• _OBJECTIVE_
Reproduce the span that opens at the line containing "the whole island" and closes at the line containing "bpy.context.scene.collection.objects.link(empty)", both lines included, without alteration and without any other line.

====== EXERCISE MATERIALS ======

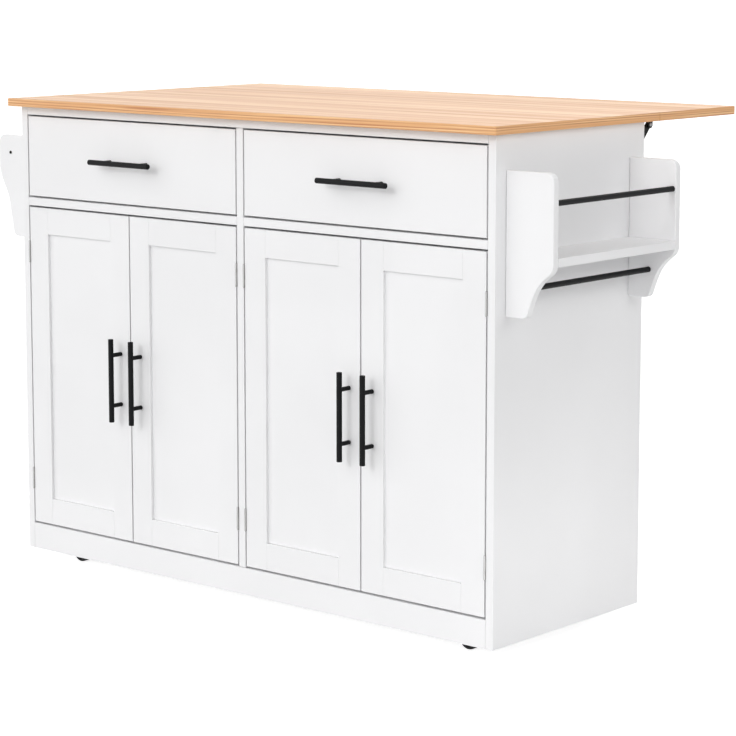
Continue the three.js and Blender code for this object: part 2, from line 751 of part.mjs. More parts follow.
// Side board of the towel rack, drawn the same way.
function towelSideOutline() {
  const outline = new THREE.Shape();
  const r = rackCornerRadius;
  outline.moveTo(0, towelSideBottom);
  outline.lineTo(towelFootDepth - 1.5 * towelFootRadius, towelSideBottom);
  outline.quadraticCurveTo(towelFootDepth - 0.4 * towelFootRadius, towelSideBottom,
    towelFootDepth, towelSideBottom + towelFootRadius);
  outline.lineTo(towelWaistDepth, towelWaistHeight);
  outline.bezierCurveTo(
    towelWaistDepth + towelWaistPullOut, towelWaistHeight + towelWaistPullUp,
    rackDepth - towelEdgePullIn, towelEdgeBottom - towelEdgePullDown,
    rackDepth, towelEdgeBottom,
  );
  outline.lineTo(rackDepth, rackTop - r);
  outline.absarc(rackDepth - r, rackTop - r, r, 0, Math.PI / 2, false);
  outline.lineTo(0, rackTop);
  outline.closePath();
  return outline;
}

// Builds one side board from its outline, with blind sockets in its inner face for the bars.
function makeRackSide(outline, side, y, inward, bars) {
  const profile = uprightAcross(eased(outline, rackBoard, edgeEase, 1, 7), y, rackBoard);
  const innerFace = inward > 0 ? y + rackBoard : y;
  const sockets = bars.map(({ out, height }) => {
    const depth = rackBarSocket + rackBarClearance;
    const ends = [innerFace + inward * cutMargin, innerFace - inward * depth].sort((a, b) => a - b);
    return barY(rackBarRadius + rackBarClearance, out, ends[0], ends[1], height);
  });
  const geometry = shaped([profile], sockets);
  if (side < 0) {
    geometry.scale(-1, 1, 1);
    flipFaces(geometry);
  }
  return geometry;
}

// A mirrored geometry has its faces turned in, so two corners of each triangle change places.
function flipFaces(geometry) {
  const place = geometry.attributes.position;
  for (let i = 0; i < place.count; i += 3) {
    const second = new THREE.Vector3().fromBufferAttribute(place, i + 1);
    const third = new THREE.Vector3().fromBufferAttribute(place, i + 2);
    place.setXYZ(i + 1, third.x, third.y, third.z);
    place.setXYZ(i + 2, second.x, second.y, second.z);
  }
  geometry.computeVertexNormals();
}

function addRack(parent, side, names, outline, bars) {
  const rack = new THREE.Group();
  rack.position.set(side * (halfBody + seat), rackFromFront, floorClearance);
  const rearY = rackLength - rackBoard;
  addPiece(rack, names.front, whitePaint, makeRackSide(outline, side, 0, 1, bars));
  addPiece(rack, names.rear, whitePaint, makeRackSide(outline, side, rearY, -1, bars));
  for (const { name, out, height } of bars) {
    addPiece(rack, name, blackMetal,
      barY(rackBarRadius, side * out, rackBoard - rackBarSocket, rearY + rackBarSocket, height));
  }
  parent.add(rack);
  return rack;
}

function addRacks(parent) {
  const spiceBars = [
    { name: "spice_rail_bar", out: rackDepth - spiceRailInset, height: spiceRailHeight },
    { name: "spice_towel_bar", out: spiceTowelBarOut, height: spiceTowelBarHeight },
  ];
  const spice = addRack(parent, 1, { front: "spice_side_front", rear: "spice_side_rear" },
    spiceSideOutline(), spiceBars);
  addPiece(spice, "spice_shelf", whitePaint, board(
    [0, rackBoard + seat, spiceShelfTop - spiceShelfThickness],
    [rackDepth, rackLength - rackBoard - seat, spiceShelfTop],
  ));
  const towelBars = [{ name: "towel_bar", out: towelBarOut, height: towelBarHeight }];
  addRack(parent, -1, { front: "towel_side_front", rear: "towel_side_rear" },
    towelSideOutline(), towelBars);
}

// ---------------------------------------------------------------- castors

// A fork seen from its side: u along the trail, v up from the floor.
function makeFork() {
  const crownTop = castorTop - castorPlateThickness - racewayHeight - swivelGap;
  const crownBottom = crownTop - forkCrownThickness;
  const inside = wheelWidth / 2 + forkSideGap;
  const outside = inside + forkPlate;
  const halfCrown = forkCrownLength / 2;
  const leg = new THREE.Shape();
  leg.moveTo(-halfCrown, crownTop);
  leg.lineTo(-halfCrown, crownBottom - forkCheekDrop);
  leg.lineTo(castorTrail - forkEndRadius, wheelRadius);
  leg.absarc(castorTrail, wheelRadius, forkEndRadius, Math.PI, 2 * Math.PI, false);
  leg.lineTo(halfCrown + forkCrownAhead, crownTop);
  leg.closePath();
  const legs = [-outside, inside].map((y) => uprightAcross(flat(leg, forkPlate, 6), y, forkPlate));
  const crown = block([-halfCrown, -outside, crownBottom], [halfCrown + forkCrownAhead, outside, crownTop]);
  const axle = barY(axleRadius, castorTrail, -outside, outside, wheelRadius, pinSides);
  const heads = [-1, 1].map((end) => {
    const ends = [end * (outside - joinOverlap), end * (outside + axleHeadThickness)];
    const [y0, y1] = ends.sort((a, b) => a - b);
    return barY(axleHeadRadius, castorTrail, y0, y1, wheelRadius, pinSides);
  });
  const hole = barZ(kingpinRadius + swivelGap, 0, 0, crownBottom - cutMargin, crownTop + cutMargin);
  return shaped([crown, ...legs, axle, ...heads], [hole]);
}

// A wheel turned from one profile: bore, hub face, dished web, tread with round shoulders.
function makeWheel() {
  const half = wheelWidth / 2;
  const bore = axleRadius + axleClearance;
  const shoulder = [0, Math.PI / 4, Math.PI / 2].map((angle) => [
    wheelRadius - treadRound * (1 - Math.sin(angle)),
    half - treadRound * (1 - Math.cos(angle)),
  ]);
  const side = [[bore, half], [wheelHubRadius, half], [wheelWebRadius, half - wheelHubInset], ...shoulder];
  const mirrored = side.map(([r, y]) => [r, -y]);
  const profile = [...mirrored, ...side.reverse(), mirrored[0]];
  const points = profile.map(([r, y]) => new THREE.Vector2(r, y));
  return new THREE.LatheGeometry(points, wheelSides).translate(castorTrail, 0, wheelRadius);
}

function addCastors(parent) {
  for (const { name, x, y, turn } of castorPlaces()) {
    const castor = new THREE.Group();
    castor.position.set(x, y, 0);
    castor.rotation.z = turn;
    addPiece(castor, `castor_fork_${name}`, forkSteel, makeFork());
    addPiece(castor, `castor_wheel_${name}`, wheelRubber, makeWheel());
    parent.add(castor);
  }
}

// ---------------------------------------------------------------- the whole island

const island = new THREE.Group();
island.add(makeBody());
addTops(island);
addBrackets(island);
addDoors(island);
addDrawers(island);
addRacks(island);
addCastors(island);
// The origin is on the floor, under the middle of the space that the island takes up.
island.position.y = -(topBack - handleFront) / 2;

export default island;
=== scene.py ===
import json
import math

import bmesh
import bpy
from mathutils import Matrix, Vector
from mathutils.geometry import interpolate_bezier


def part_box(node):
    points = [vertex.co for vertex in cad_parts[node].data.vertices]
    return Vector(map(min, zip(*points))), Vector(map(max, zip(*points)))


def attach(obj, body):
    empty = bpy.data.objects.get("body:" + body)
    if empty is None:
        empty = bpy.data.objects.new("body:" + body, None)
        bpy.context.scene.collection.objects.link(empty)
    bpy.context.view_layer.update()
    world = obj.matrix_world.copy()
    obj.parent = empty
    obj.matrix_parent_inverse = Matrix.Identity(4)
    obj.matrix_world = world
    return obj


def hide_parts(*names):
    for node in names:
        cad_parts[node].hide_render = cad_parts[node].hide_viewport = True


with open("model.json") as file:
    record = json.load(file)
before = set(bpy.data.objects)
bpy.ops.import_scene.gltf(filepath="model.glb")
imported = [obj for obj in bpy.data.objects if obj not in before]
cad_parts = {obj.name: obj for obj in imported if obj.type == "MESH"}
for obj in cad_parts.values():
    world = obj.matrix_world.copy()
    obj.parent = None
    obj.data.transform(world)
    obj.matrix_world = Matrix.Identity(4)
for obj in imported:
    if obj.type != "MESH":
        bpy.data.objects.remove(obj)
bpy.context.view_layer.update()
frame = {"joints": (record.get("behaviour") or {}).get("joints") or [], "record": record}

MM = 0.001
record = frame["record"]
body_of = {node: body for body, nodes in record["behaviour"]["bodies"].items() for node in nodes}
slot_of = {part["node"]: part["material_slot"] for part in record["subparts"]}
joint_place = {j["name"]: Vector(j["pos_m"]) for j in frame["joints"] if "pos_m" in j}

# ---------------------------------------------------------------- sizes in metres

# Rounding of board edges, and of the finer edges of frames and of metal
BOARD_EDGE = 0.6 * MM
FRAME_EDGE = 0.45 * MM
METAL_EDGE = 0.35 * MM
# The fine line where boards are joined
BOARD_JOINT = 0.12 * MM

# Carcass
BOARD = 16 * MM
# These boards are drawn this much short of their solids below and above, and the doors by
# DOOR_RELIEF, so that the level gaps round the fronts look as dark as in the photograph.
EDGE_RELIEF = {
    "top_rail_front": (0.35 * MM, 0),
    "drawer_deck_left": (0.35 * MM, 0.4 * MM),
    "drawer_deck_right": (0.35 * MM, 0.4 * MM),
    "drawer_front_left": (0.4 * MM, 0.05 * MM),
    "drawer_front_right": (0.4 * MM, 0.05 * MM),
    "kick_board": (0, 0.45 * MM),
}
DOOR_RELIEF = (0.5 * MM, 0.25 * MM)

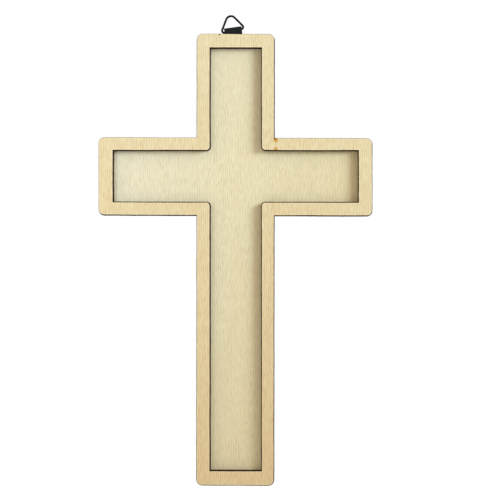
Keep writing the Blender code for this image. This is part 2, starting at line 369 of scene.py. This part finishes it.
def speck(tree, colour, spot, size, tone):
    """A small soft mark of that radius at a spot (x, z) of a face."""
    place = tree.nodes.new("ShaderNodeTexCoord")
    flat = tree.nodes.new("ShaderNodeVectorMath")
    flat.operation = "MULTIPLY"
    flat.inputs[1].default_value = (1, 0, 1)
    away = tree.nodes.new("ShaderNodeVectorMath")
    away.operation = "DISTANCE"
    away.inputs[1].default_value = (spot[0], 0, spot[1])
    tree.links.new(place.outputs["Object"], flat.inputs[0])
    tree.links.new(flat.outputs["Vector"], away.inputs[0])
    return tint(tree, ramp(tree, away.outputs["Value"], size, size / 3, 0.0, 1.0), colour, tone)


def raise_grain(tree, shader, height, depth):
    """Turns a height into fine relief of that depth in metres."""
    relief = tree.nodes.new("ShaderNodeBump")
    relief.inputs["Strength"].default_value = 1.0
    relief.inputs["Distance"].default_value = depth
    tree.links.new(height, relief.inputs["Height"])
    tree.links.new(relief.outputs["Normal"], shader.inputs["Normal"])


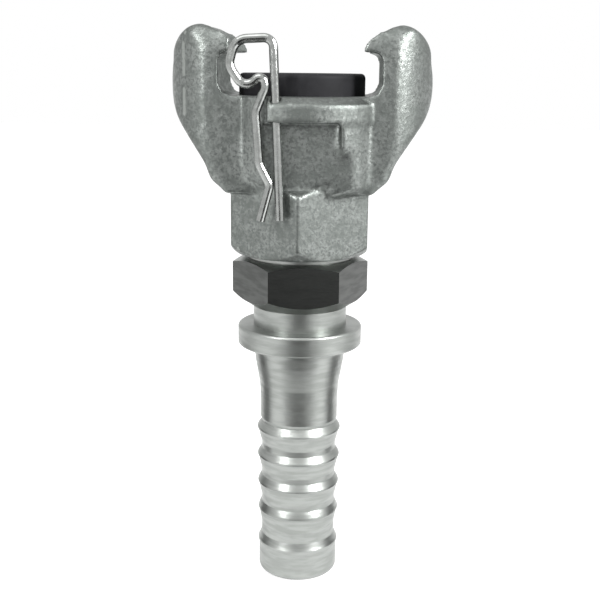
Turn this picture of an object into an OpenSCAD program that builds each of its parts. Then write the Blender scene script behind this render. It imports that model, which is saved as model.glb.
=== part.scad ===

======

• _SOLUTION FOR THIS EXERCISE_
// ---------------------------------------------------------------- the whole island

const island = new THREE.Group();
island.add(makeBody());
addTops(island);
addBrackets(island);
addDoors(island);
addDrawers(island);
addRacks(island);
addCastors(island);
// The origin is on the floor, under the middle of the space that the island takes up.
island.position.y = -(topBack - handleFront) / 2;

export default island;
=== scene.py ===
import json
import math

import bmesh
import bpy
from mathutils import Matrix, Vector
from mathutils.geometry import interpolate_bezier


def part_box(node):
    points = [vertex.co for vertex in cad_parts[node].data.vertices]
    return Vector(map(min, zip(*points))), Vector(map(max, zip(*points)))


def attach(obj, body):
    empty = bpy.data.objects.get("body:" + body)
    if empty is None:
        empty = bpy.data.objects.new("body:" + body, None)
        bpy.context.scene.collection.objects.link(empty)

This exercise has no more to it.